## Set exercise
Output the lines below exactly, please, from the first line until the line with "import Module from 'manifold-3d';", counting both.

----------------------------------------

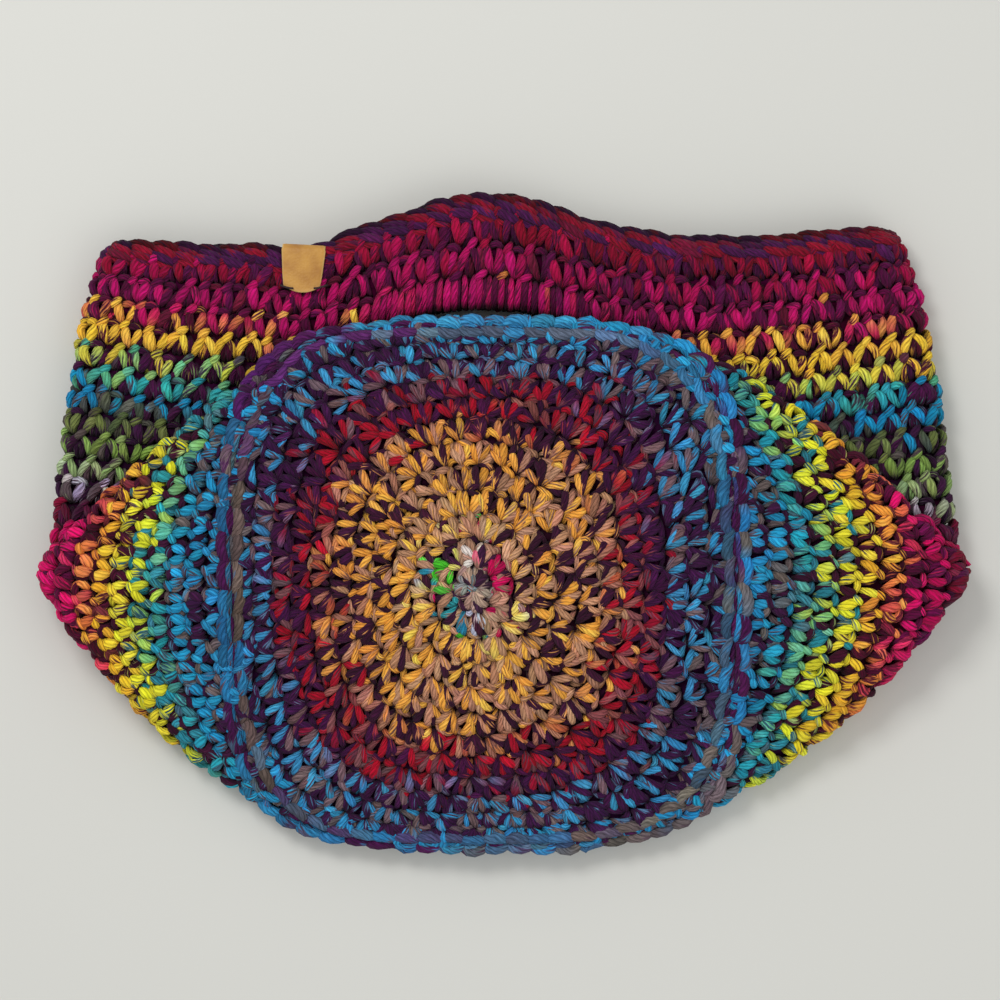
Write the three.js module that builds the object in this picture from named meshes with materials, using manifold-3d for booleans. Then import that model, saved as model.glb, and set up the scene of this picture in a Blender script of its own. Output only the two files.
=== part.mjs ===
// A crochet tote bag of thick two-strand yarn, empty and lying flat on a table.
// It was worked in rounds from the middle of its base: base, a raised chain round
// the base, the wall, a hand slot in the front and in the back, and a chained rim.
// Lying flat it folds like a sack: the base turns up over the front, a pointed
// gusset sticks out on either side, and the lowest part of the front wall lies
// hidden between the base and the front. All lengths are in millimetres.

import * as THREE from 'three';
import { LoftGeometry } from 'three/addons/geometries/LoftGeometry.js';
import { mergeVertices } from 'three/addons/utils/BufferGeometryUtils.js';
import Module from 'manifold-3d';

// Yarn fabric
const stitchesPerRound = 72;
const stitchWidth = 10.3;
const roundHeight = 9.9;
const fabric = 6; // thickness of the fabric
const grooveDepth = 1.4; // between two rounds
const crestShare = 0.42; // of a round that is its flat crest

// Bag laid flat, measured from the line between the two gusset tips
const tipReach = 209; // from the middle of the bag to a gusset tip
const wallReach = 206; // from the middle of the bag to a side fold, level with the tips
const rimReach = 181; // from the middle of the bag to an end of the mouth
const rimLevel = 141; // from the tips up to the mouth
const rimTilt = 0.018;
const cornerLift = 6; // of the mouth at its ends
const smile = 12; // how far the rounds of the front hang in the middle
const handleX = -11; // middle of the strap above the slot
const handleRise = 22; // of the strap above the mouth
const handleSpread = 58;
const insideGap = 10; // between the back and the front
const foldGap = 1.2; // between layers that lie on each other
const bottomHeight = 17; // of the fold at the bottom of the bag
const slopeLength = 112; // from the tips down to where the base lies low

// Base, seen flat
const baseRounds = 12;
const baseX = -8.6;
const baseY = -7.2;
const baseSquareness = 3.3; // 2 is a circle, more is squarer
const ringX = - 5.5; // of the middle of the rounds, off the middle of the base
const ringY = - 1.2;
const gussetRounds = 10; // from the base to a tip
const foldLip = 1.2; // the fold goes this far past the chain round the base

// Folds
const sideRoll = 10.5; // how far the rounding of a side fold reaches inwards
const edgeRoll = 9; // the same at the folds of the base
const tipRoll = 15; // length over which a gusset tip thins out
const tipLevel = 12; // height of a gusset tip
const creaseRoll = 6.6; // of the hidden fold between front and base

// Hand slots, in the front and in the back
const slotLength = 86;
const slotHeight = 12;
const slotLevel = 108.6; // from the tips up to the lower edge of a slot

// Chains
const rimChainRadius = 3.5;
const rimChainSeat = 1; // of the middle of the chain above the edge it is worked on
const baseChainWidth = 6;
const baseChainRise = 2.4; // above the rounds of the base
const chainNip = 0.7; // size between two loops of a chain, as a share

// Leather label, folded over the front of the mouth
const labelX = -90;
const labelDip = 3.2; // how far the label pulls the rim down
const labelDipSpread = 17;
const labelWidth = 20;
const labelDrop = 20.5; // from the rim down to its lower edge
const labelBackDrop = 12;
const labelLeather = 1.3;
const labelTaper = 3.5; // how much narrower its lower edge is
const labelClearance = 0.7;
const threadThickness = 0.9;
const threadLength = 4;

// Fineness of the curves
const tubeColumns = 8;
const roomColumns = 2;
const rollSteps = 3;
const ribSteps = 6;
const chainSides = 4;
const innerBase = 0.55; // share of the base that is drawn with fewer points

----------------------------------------

## Response for this exercise
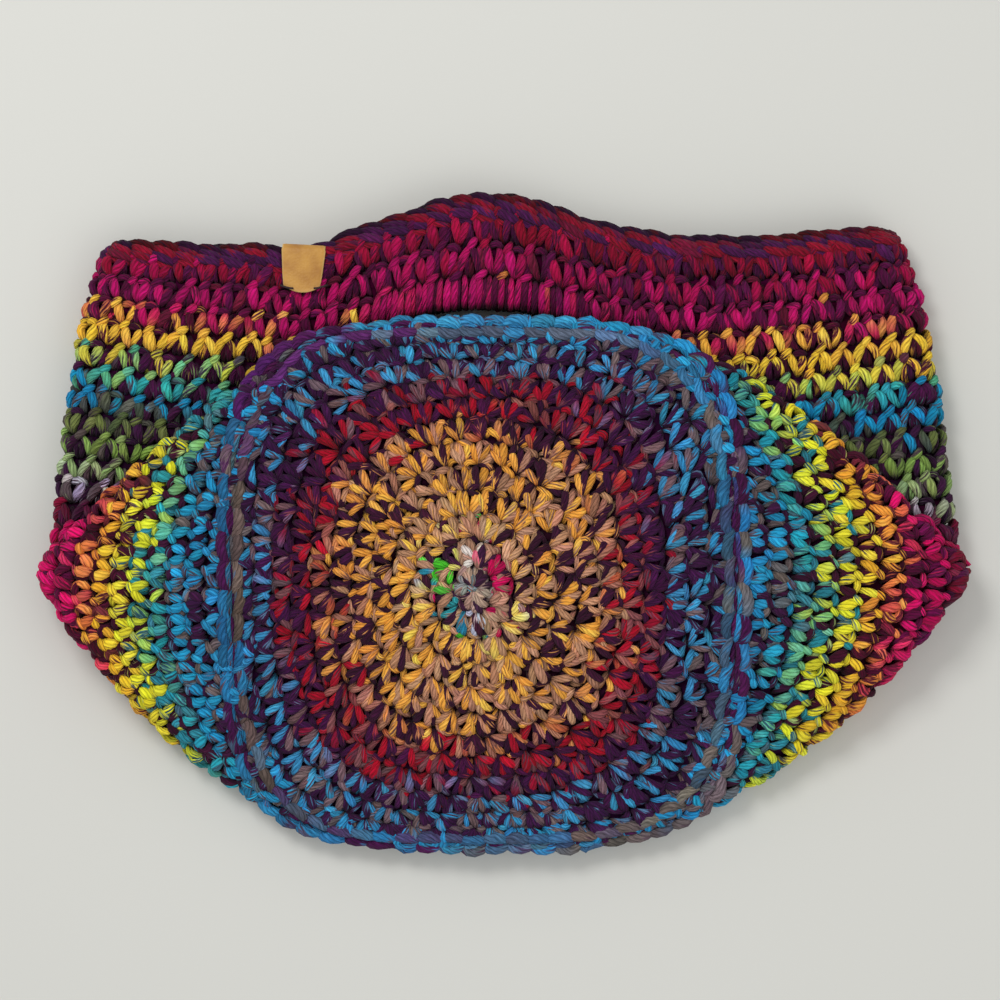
Write the three.js module that builds the object in this picture from named meshes with materials, using manifold-3d for booleans. Then import that model, saved as model.glb, and set up the scene of this picture in a Blender script of its own. Output only the two files.
=== part.mjs ===
// A crochet tote bag of thick two-strand yarn, empty and lying flat on a table.
// It was worked in rounds from the middle of its base: base, a raised chain round
// the base, the wall, a hand slot in the front and in the back, and a chained rim.
// Lying flat it folds like a sack: the base turns up over the front, a pointed
// gusset sticks out on either side, and the lowest part of the front wall lies
// hidden between the base and the front. All lengths are in millimetres.

import * as THREE from 'three';
import { LoftGeometry } from 'three/addons/geometries/LoftGeometry.js';
import { mergeVertices } from 'three/addons/utils/BufferGeometryUtils.js';
import Module from 'manifold-3d';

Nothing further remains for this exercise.